California Academy of Sciences (1994)

Evolutionary biology, like every other natural science, is a powerful expression of human curiosity and intellect. With techniques for reconstructing the history of life on Earth, Homo sapiens has become uniquely capable of knowing about its own past as well as that of other organisms on this planet. Discoveries in phylogenetics, paleontology, genetics, and developmental and molecular biology give us the capacity to test our theories and to develop new ones, using a vast store of empirical data and increasingly sophisticated methods. Continued opportunity to perform such tests has resulted in further support for descent with modification, justifying the fundamental role that evolution plays in our understanding of humanity's place in nature.
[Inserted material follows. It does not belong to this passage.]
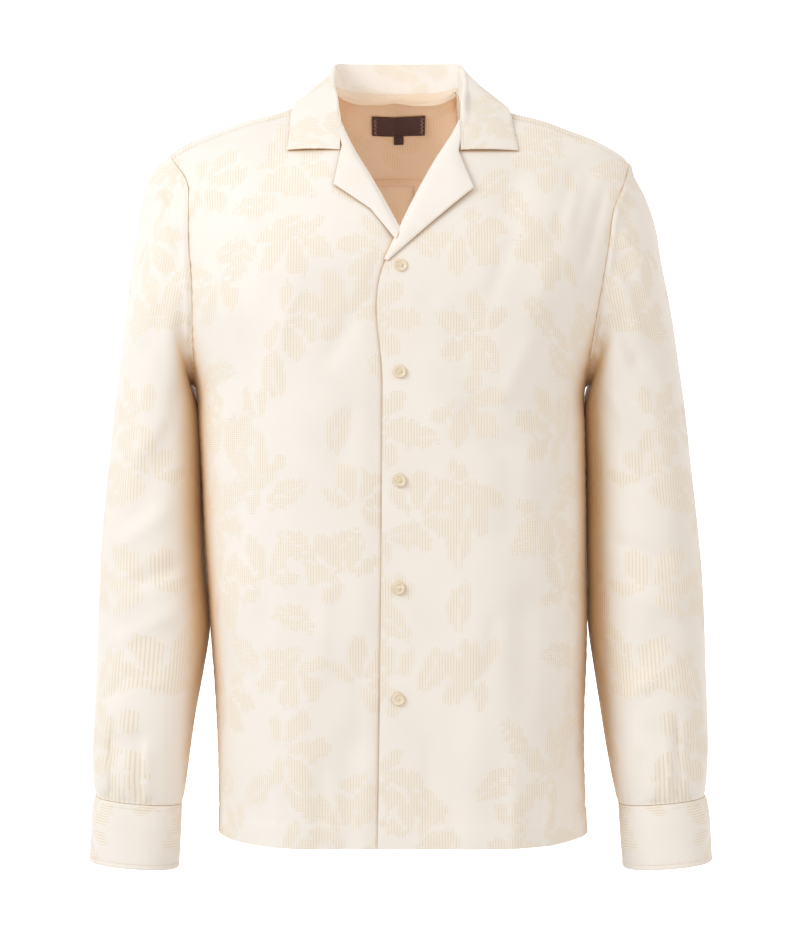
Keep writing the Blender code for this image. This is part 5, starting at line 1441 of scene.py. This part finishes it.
class Graph:
    """Short names for building a material's nodes."""

    def __init__(self, name):
        self.material = bpy.data.materials.new(name)
        self.material.use_nodes = True
        self.nodes = self.material.node_tree.nodes
        self.links = self.material.node_tree.links
        self.shader = self.nodes["Principled BSDF"]

    def plug(self, socket, value):
        """Link a socket, or set it to a constant."""
        if isinstance(value, bpy.types.NodeSocket):
            self.links.new(value, socket)
        else:
            socket.default_value = value

    def finish(self, inputs):
        """Set the surface's inputs, by name, and hand over the material."""
        for name, value in inputs.items():
            self.plug(self.shader.inputs[name], value)
        return self.material

    def cloth_place(self):
        """Place on the flat cloth, in millimetres."""
        node = self.nodes.new("ShaderNodeUVMap")
        node.uv_map = "cloth"
        return node.outputs[0]

    def object_place(self):
        return self.nodes.new("ShaderNodeTexCoord").outputs["Object"]

    def bump(self, strength, distance, height):
        """Surface directions that show a height without moving the surface."""
        node = self.nodes.new("ShaderNodeBump")
        node.inputs["Strength"].default_value = strength
        node.inputs["Distance"].default_value = distance
        self.plug(node.inputs["Height"], height)
        return node.outputs[0]

    def math(self, operation, first, second=0.0, third=0.0):
        node = self.nodes.new("ShaderNodeMath")
        node.operation = operation
        for socket, value in zip(node.inputs, (first, second, third)):
            self.plug(socket, value)
        return node.outputs[0]

    def vector(self, operation, first, second=(0, 0, 0), third=(0, 0, 0)):
        node = self.nodes.new("ShaderNodeVectorMath")
        node.operation = operation
        self.plug(node.inputs[0], first)
        self.plug(node.inputs[1], second)
        if operation == "MULTIPLY_ADD":
            self.plug(node.inputs[2], third)
        return node.outputs[1] if operation == "LENGTH" else node.outputs[0]

    def parts(self, vector):
        node = self.nodes.new("ShaderNodeSeparateXYZ")
        self.plug(node.inputs[0], vector)
        return node.outputs[0], node.outputs[1]

    def ramp(self, value, low, high):
        """0 below low, 1 above high, smooth between; low above high turns it round."""
        node = self.nodes.new("ShaderNodeMapRange")
        node.interpolation_type = "SMOOTHSTEP"
        for socket, given in zip(node.inputs, (value, low, high, 0.0, 1.0)):
            self.plug(socket, given)
        return node.outputs[0]

    def product(self, first, *others):
        for other in others:
            first = self.math("MULTIPLY", first, other)
        return first

    def mix(self, share, first, second, blend="MIX"):
        node = self.nodes.new("ShaderNodeMix")
        node.data_type = "RGBA"
        node.blend_type = blend
        self.plug(node.inputs["Factor"], share)
        self.plug(node.inputs[6], first)
        self.plug(node.inputs[7], second)
        return node.outputs[2]

    def noise(self, vector, scale, detail=2.0):
        node = self.nodes.new("ShaderNodeTexNoise")
        self.plug(node.inputs["Vector"], vector)
        node.inputs["Scale"].default_value = scale
        node.inputs["Detail"].default_value = detail
        return node.outputs[0]

    def warm_shade(self, colour, reach, tint):
        """A colour that turns to warm tan where folds and edges shut out the light."""
        openness = self.nodes.new("ShaderNodeAmbientOcclusion")
        openness.samples = SHADE_SAMPLES
        openness.inputs["Distance"].default_value = reach
        share = self.ramp(openness.outputs["AO"], 0.25, 0.95)
        return self.mix(share, self.mix(1.0, colour, tint, "MULTIPLY"), colour)

    def column_steps(self, vector):
        """Places whose columns start and stop a little above or below each other."""
        column, _ = self.parts(vector)
        chance = self.nodes.new("ShaderNodeTexWhiteNoise")
        chance.noise_dimensions = "1D"
        self.plug(chance.inputs["W"], column)
        shift = self.nodes.new("ShaderNodeCombineXYZ")
        up = self.math("MULTIPLY_ADD", chance.outputs[0], COLUMN_STEP, -COLUMN_STEP / 2)
        self.plug(shift.inputs[1], up)
        return self.vector("ADD", vector, shift.outputs[0])

    def cells(self, vector, pitch, randomness, shift):
        """Place relative to the nearest of some scattered points, turned its own way, and its tint."""
        place = self.vector("MULTIPLY_ADD", vector, (1 / pitch, 1 / pitch, 0), (shift, shift * 0.7, 0))
        node = self.nodes.new("ShaderNodeTexVoronoi")
        node.voronoi_dimensions = "2D"
        self.plug(node.inputs["Vector"], place)
        node.inputs["Scale"].default_value = 1.0
        node.inputs["Randomness"].default_value = randomness
        away = self.vector("SUBTRACT", place, node.outputs["Position"])
        tint = self.nodes.new("ShaderNodeSeparateColor")
        self.plug(tint.inputs[0], node.outputs["Color"])
        turned = self.nodes.new("ShaderNodeVectorRotate")
        turned.rotation_type = "Z_AXIS"
        self.plug(turned.inputs["Vector"], away)
        self.plug(turned.inputs["Angle"], self.product(tint.outputs[0], 2 * math.pi))
        return self.vector("MULTIPLY", turned.outputs[0], (pitch, pitch, 0)), tint.outputs[1]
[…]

It provides a rational basis for dealing with such problems as preserving the quality of our environment, and enhancing the quality of our lives.
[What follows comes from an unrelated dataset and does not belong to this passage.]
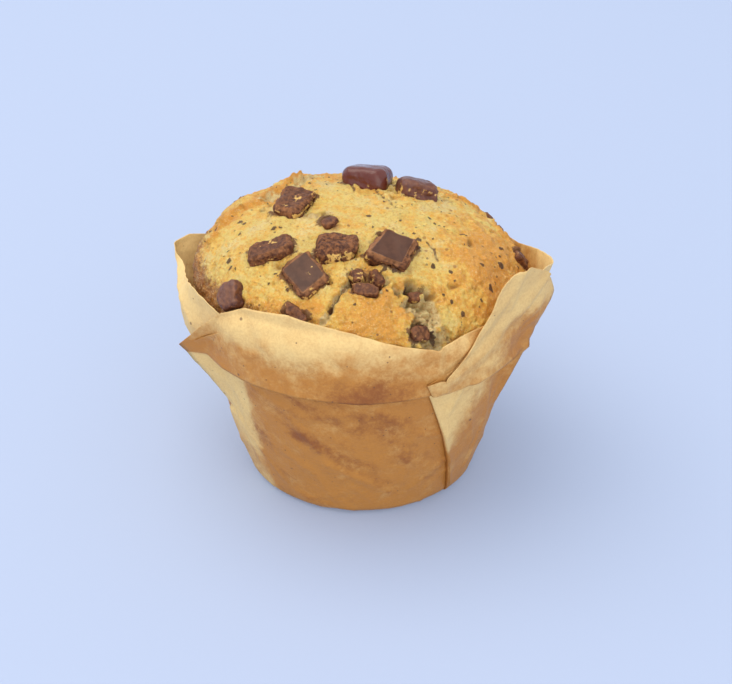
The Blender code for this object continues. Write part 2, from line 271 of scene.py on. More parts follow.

Now, more than ever, is a time when intellectual standards need to be upheld. For example, it is crucial that we clearly distinguish between such legitimate natural sciences as astronomy and such pseudosciences as astrology. There is a fundamental difference between testing hypotheses so as to reject some in favor of alternatives, and rationalization in terms of a dogmatic belief system.

The natural sciences have a long history of weeding out notions inherited from pre-scientific culture, often in the face of determined resistance. Repeatedly, old arguments, long since refuted, have been refurbished and presented to new audiences that are ill-equipped to evaluate them. Lately, creationist pseudoscience has been attempting to insinuate itself into the curriculum under the rubric of "intelligent design." Prior to the fundamental contribution of Darwin in 1859, there seemed to be no way to explain the remarkable adaptations of organisms except in terms of a miracle. With the discovery and recognition of natural selection, this argument was shown to depend upon a pre-Darwinian failure of the human imagination to find testable, scientific explanations for the origin and diversity of life. The appropriate place in the science curriculum for the notion that organisms have been designed is the same as that for the notion that the earth is located at the center of the universe.

Science and religion are concerned with different aspects of human life and are evaluated according to fundamentally different criteria. Failing to make this distinction gives the false impression that we are limited to two alternatives when faced with an apparent contradiction.

Insofar as belief in special creation is a part of many religions, it needs to be understood in the context of the comparative and historical study of culture. Religion has played and continues to play an important role in human life, and our citizens need to be well informed about it. In recognizing the rich cultural diversity of beliefs and practices both past and present, schools should teach about all religions, provided that this is done in a fair and objective manner, without proselytizing. All this can be accomplished without compromising the central role that scientific principles must take in the teaching of evolutionary biology.